The ninth commandment (Ex. 20:16; Deut. 5:20) speaks into this reality and shows us the way forward, and it shows us the gospel for life. It says, “You shall not bear false witness against your neighbor.” This is courtroom language, where one can serve as a witness who brings testimony that is false and brings harm and even death to another person. The commandment is stated negatively (what God calls us not to do) but it can also be stated positively (what God wants us to do). Throughout Scripture, God calls us to protect, build up, restore, and heal others with our words. Read through Proverbs (especially chs.12–14) to see how words are to bring life and not death, to be used by the wise in contrast to their use by the fool. Our words are to be gracious, seasoned with salt (Col. 4:5–6); they are to be truth and they are to build up, as fits the occasion, that they may give grace to those who hear (Eph. 4:25–32).

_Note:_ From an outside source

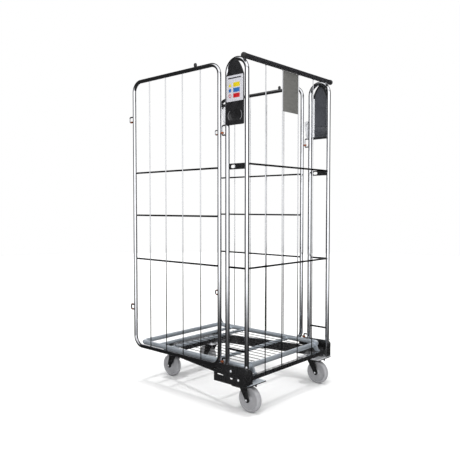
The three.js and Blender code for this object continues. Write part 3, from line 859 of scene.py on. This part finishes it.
def rod_loop(name, node, body):
    """U-shaped loop of round rod in the Y-Z plane, opening towards -Y."""
    low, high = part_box(node)
    x = (low.x + high.x) / 2
    z0, z1 = low.z + LOOP_FLAT, high.z - LOOP_FLAT
    y1 = high.y - LOOP_FLAT
    corners = [(x, low.y, z0), (x, y1, z0), (x, y1, z1), (x, low.y, z1)]
    collar = in_mm((0, 0), (0, 5.0), (0.8, 4.6), (1.5, 4.0), (1.5, 0))
    bm = bmesh.new()
    add_tube(bm, bent_path(corners, LOOP_BEND, 8), LOOP_FLAT, 24)
    for z in (z0, z1):
        add_turned(bm, collar, (x, low.y, z), (0, 1, 0), 20)
    # The lower loops take the zinc painted nearly black, a painted dark reflection; the upper
    # ones stay bright.
    dress(finish_mesh(bm, name), ROD_ZINC_PAINTED_DARK if "lower" in node else ZINC, body,
          (node,))
    return x, y1, z0, z1


def build_hinge_staple(tag, level):
    rod_loop(f"staple_{level}_{tag}", f"hinge_staple_{level}_{tag}", "frame")


def build_drop_bolt_guide(tag):
    dress(soften(f"bolt_guide_{tag}", 0.8 * MM), BLADE_ZINC)


# -------- gates
def build_gate(tag, side):
    body = f"gate_{tag}_leaf"
    x = side * GATE_X
    bm = bmesh.new()
    corners = [(x, GATE_Y[0], GATE_Z[0]), (x, GATE_Y[0], GATE_Z[1]), (x, GATE_Y[1], GATE_Z[1]),
               (x, GATE_Y[1], GATE_Z[0])]
    add_tube(bm, bent_path(corners, GATE_BEND, 12, closed=True), GATE_R, 36, closed=True)
    dress(finish_mesh(bm, f"gate_tube_{tag}"), ZINC, body, (f"gate_{tag}",))
    bm = bmesh.new()
    rod_x = side * (GATE_X - WIRE_R - CROSS_ROD_R + MM)
    for z in GATE_RODS:
        add_bar(bm, (rod_x, GATE_Y[0] + 4 * MM, z), (rod_x, GATE_Y[1] - 4 * MM, z), CROSS_ROD_R,
                20)
    dress(finish_mesh(bm, f"gate_rods_{tag}"), ROD_ZINC_PAINTED_DARK, body)
    build_gate_wires(tag, side, x, rod_x, body)
    build_peg(tag, body)
    for level in LEVELS:
        loop = rod_loop(f"keeper_{level}_{tag}", f"gate_keeper_{level}_{tag}", body)
        build_tips(f"keeper_tips_{level}_{tag}", *loop, body, both=level == "lower")
        build_eye(tag, level, body)


def build_gate_wires(tag, side, x, rod_x, body):
    """Upright wires with the welds of a gate."""
    pitch = (GATE_Y[1] - GATE_Y[0]) / (GATE_WIRES + 1)
    wires = [GATE_Y[0] + pitch * (i + 1) for i in range(GATE_WIRES)]
    bm = bmesh.new()
    for z in GATE_RODS:
        for y, inward in ((GATE_Y[0], 1), (GATE_Y[1], -1)):
            place = (rod_x + side * MM, y + inward * 8.6 * MM, z)
            add_weld(bm, place, 4.6 * MM, (0, 1, 0), 1.4, z * 10)
        for y in wires:
            add_weld(bm, (x - side * 2.6 * MM, y, z), 2.8 * MM, (1, 0, 0), 1.3, y * 100 + z)
    for y in wires:
        add_bar(bm, (x, y, GATE_Z[0] + 5 * MM), (x, y, GATE_Z[1] - 5 * MM), WIRE_R, 16)
        for z in (GATE_Z[0] + 9.4 * MM, GATE_Z[1] - 9.4 * MM):
            add_weld(bm, (x, y, z), 3.4 * MM, (0, 0, 1), 1.4, y * 31)
    dress(finish_mesh(bm, f"gate_wires_{tag}"), WIRE_ZINC, body)


def build_peg(tag, body):
    """Rounded plastic peg on the top tube of a gate."""
    low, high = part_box(f"gate_peg_{tag}")
    centre = (low + high) / 2
    profile = rounded(in_mm((0, 0), (0, 8), (12, 8), (17, 5.5)) + [(high.z - low.z, 0)], 2 * MM)
    bm = bmesh.new()
    add_turned(bm, profile, (centre.x, centre.y, low.z), (0, 0, 1), 32)
    peg = finish_mesh(bm, f"peg_{tag}", 60)
    dress(peg, BLACK_PLASTIC, body, (f"gate_peg_{tag}",))


def build_tips(name, x, y, z0, z1, body, both):
    """Copper-coloured sleeves: short ones on both legs of a keeper loop, or one long one."""
    length = 11 if both else 19
    sleeve = rounded(in_mm((0, 4.1), (0, 4.9), (length, 4.9), (length, 4.1)), 0.3 * MM, 2)
    bm = bmesh.new()
    for z in (z0, z1) if both else (z0,):
        add_turned(bm, sleeve, (x, y - 7 * MM - length * MM, z), (0, 1, 0), 24)
    dress(finish_mesh(bm, name, 50), COPPER, body)


def build_eye(tag, level, body):
    """Hinge eye: a bush with rounded edges and a lug to the gate tube."""
    node = f"gate_eye_{level}_{tag}"
    low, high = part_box(node)
    axis = joint_place(f"gate_{tag}_swing")
    height = high.z - low.z
    edge = 1.2 * MM
    profile = [(0, EYE_BORE), (0, EYE_R - edge), (edge, EYE_R), (height - edge, EYE_R),
               (height, EYE_R - edge), (height, EYE_BORE)]
    bm = bmesh.new()
    add_turned(bm, profile, (axis.x, axis.y, low.z), (0, 0, 1), 36)
    bush = finish_mesh(bm, f"eye_bush_{level}_{tag}", 40)
    dress(bush, COPPER, body, (node,))
    lug = plate(f"eye_lug_{level}_{tag}",
                rectangle((axis.y + 6 * MM, high.y), (low.z + MM, high.z - MM), 1.5 * MM), [],
                8 * MM, upright(axis.x), 1.0 * MM)
    dress(lug, ZINC, body)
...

The way we use our words reveals our hearts, it reveals the kingdom values that govern us, and it reveals the principle of life that animates us and forms and directs our hearts. A saltwater spring or a freshwater spring, a good tree or a bad tree, a heart that is earthly or fleshly—operating according to the principles and practices of fallen Adam—or a heart that is heavenly and spiritual—redeemed in Christ and renewed by the Holy Spirit and operating by the principles and practices of the new life we have in Jesus Christ.